Repeat the lines that follow, leaving nothing out.

--- START Dataset section ---

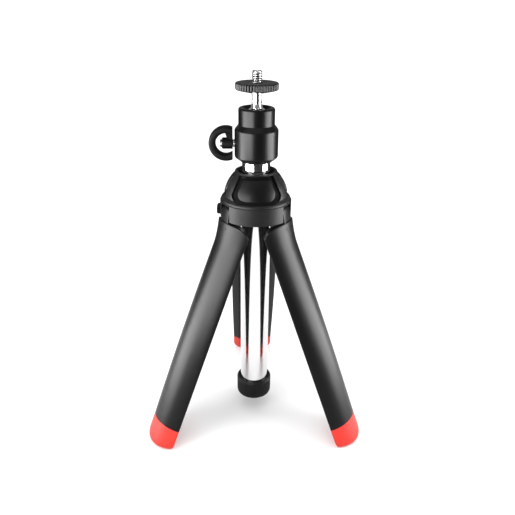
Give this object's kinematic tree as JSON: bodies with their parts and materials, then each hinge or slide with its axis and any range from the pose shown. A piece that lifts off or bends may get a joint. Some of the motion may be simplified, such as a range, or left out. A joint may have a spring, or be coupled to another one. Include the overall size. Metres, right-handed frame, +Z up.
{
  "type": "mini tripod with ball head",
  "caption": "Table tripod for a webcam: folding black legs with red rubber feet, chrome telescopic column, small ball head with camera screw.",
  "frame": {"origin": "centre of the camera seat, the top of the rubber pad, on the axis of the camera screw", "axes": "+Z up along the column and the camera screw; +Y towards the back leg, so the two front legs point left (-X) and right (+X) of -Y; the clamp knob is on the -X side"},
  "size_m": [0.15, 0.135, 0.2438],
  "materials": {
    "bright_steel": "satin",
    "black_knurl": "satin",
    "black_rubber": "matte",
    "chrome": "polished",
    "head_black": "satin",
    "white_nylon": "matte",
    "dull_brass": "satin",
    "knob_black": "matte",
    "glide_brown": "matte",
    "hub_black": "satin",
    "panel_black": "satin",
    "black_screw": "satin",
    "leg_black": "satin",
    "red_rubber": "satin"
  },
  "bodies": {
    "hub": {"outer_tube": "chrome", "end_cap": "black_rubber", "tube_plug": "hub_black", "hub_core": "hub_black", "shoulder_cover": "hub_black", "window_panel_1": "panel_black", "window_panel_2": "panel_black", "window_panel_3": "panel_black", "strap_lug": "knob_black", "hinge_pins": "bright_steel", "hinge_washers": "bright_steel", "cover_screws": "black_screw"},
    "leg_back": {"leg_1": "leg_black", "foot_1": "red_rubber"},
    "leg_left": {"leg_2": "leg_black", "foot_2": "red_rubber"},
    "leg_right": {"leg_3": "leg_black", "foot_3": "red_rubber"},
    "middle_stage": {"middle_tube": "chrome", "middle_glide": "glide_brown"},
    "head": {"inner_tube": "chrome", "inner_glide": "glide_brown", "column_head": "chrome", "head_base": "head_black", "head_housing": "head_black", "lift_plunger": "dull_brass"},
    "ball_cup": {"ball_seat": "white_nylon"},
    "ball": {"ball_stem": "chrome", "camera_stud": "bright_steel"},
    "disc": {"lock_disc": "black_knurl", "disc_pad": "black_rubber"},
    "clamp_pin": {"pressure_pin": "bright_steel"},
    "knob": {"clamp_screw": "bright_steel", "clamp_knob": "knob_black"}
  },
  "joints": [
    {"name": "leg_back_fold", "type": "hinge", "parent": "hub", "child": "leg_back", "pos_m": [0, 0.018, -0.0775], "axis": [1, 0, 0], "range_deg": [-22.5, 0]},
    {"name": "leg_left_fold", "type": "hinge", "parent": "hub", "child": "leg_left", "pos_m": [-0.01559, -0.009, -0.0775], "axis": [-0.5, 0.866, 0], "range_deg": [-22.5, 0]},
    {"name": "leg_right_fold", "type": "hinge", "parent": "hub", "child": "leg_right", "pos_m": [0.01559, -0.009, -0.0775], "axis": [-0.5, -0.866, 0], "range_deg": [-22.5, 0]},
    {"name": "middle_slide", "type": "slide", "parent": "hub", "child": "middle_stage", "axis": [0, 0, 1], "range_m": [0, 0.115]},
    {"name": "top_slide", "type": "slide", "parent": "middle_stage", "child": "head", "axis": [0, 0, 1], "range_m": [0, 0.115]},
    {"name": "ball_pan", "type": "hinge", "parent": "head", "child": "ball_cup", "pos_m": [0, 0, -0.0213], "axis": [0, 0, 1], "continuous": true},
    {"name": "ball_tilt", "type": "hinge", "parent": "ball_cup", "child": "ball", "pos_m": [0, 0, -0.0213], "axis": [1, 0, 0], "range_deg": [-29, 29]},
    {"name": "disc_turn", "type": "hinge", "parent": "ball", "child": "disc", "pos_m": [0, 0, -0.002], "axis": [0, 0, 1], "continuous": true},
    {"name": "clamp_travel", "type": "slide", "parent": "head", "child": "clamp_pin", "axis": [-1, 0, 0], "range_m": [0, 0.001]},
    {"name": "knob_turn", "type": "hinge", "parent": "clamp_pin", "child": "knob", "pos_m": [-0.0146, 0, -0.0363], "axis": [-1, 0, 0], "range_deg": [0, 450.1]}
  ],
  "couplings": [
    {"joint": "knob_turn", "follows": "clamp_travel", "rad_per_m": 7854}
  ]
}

--- END Dataset section ---

Correct answer -
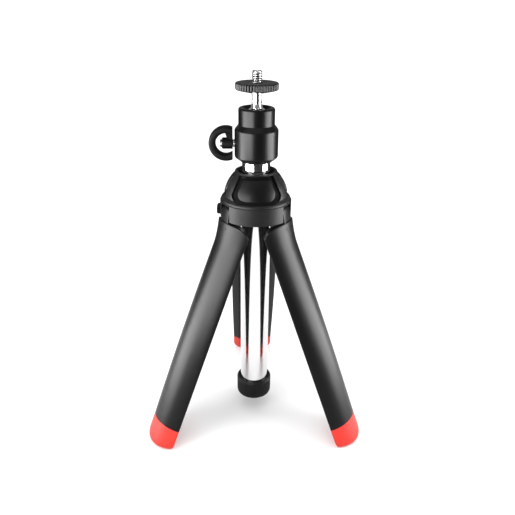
Give this object's kinematic tree as JSON: bodies with their parts and materials, then each hinge or slide with its axis and any range from the pose shown. A piece that lifts off or bends may get a joint. Some of the motion may be simplified, such as a range, or left out. A joint may have a spring, or be coupled to another one. Include the overall size. Metres, right-handed frame, +Z up.
{
  "type": "mini tripod with ball head",
  "caption": "Table tripod for a webcam: folding black legs with red rubber feet, chrome telescopic column, small ball head with camera screw.",
  "frame": {"origin": "centre of the camera seat, the top of the rubber pad, on the axis of the camera screw", "axes": "+Z up along the column and the camera screw; +Y towards the back leg, so the two front legs point left (-X) and right (+X) of -Y; the clamp knob is on the -X side"},
  "size_m": [0.15, 0.135, 0.2438],
  "materials": {
    "bright_steel": "satin",
    "black_knurl": "satin",
    "black_rubber": "matte",
    "chrome": "polished",
    "head_black": "satin",
    "white_nylon": "matte",
    "dull_brass": "satin",
    "knob_black": "matte",
    "glide_brown": "matte",
    "hub_black": "satin",
    "panel_black": "satin",
    "black_screw": "satin",
    "leg_black": "satin",
    "red_rubber": "satin"
  },
  "bodies": {
    "hub": {"outer_tube": "chrome", "end_cap": "black_rubber", "tube_plug": "hub_black", "hub_core": "hub_black", "shoulder_cover": "hub_black", "window_panel_1": "panel_black", "window_panel_2": "panel_black", "window_panel_3": "panel_black", "strap_lug": "knob_black", "hinge_pins": "bright_steel", "hinge_washers": "bright_steel", "cover_screws": "black_screw"},
    "leg_back": {"leg_1": "leg_black", "foot_1": "red_rubber"},
    "leg_left": {"leg_2": "leg_black", "foot_2": "red_rubber"},
    "leg_right": {"leg_3": "leg_black", "foot_3": "red_rubber"},
    "middle_stage": {"middle_tube": "chrome", "middle_glide": "glide_brown"},
    "head": {"inner_tube": "chrome", "inner_glide": "glide_brown", "column_head": "chrome", "head_base": "head_black", "head_housing": "head_black", "lift_plunger": "dull_brass"},
    "ball_cup": {"ball_seat": "white_nylon"},
    "ball": {"ball_stem": "chrome", "camera_stud": "bright_steel"},
    "disc": {"lock_disc": "black_knurl", "disc_pad": "black_rubber"},
    "clamp_pin": {"pressure_pin": "bright_steel"},
    "knob": {"clamp_screw": "bright_steel", "clamp_knob": "knob_black"}
  },
  "joints": [
    {"name": "leg_back_fold", "type": "hinge", "parent": "hub", "child": "leg_back", "pos_m": [0, 0.018, -0.0775], "axis": [1, 0, 0], "range_deg": [-22.5, 0]},
    {"name": "leg_left_fold", "type": "hinge", "parent": "hub", "child": "leg_left", "pos_m": [-0.01559, -0.009, -0.0775], "axis": [-0.5, 0.866, 0], "range_deg": [-22.5, 0]},
    {"name": "leg_right_fold", "type": "hinge", "parent": "hub", "child": "leg_right", "pos_m": [0.01559, -0.009, -0.0775], "axis": [-0.5, -0.866, 0], "range_deg": [-22.5, 0]},
    {"name": "middle_slide", "type": "slide", "parent": "hub", "child": "middle_stage", "axis": [0, 0, 1], "range_m": [0, 0.115]},
    {"name": "top_slide", "type": "slide", "parent": "middle_stage", "child": "head", "axis": [0, 0, 1], "range_m": [0, 0.115]},
    {"name": "ball_pan", "type": "hinge", "parent": "head", "child": "ball_cup", "pos_m": [0, 0, -0.0213], "axis": [0, 0, 1], "continuous": true},
    {"name": "ball_tilt", "type": "hinge", "parent": "ball_cup", "child": "ball", "pos_m": [0, 0, -0.0213], "axis": [1, 0, 0], "range_deg": [-29, 29]},
    {"name": "disc_turn", "type": "hinge", "parent": "ball", "child": "disc", "pos_m": [0, 0, -0.002], "axis": [0, 0, 1], "continuous": true},
    {"name": "clamp_travel", "type": "slide", "parent": "head", "child": "clamp_pin", "axis": [-1, 0, 0], "range_m": [0, 0.001]},
    {"name": "knob_turn", "type": "hinge", "parent": "clamp_pin", "child": "knob", "pos_m": [-0.0146, 0, -0.0363], "axis": [-1, 0, 0], "range_deg": [0, 450.1]}
  ],
  "couplings": [
    {"joint": "knob_turn", "follows": "clamp_travel", "rad_per_m": 7854}
  ]
}